Nissan Motor Co. Chief Executive Officer Carlos Ghosn’s pay rose to ¥987 million last fiscal year while bigger rival Toyota Motor Corp. left its CEO’s pay flat and Honda Motor Co. cut compensation.
Ghosn, 58, told his company’s annual general meeting Tuesday in Yokohama that his pay increased from the ¥982 million he earned a year earlier.
Nissan earned the most profit among Japanese carmakers last fiscal year for the first time in at least two decades, as Ghosn guided the automaker to a faster recovery than Toyota and Honda from the March 11, 2011, disasters and floods in Thailand.
“Ghosn has done an incredible job in the last 10, 12 years in turning Nissan into a very solid company again,” said Ashvin Chotai, London-based managing director of Intelligence Automotive Asia. “His salary is a small price Nissan has to pay for his success.”
Publicly traded companies in Japan are required to disclose executive pay higher than ¥100 million a year. Ghosn was the nation’s highest-paid executive in the past two years, according to data compiled by Bloomberg.
Toyota President Akio Toyoda was paid ¥136 million for the year that ended March 31, the same as the preceding year, according to a filing Monday to the Financial Services Agency.
Honda Motor Co. President Takanobu Ito earned ¥123 million in the same period, 5 percent less than the year earlier.
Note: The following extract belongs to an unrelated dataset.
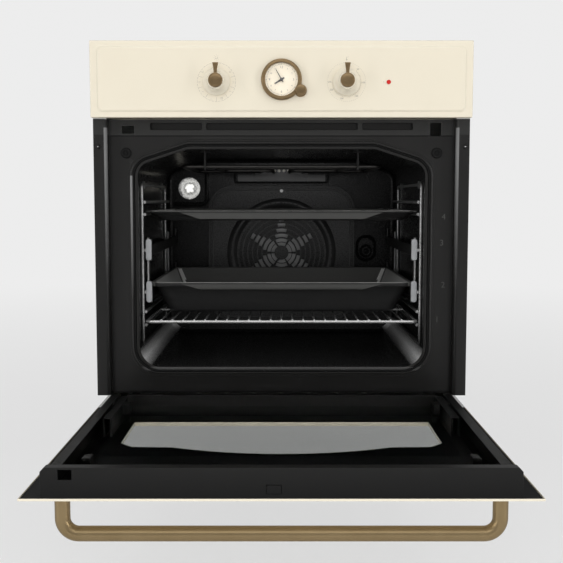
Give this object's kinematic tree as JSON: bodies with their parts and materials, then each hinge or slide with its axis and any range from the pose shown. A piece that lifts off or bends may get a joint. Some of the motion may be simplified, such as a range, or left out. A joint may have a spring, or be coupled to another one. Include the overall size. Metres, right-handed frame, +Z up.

In comparison, Ford Motor Co. CEO Alan Mulally, the top-paid U.S. automotive industry executive in 2011, earned $29.5 million (about ¥2.35 billion), more than double Ghosn’s compensation, according to Equilar Inc., which researches executive pay.
“The executive pay in Europe and U.S. is, generally speaking, much higher than in Asia,” Chotai said. “Nissan’s performance depends more on what it does outside Japan rather than in Japan.”
For the fiscal year that ended March 31, Nissan earned ¥341.4 billion in profit, 20 percent more than Toyota and 61 percent more than Honda — the first time it has topped the Japanese auto industry, according to earnings data compiled by Bloomberg stretching back to 1992.
Ghosn, who is also CEO of Renault SA, is targeting Nissan to eventually account for 10 percent of total U.S. vehicle sales, up from 8.2 percent last year.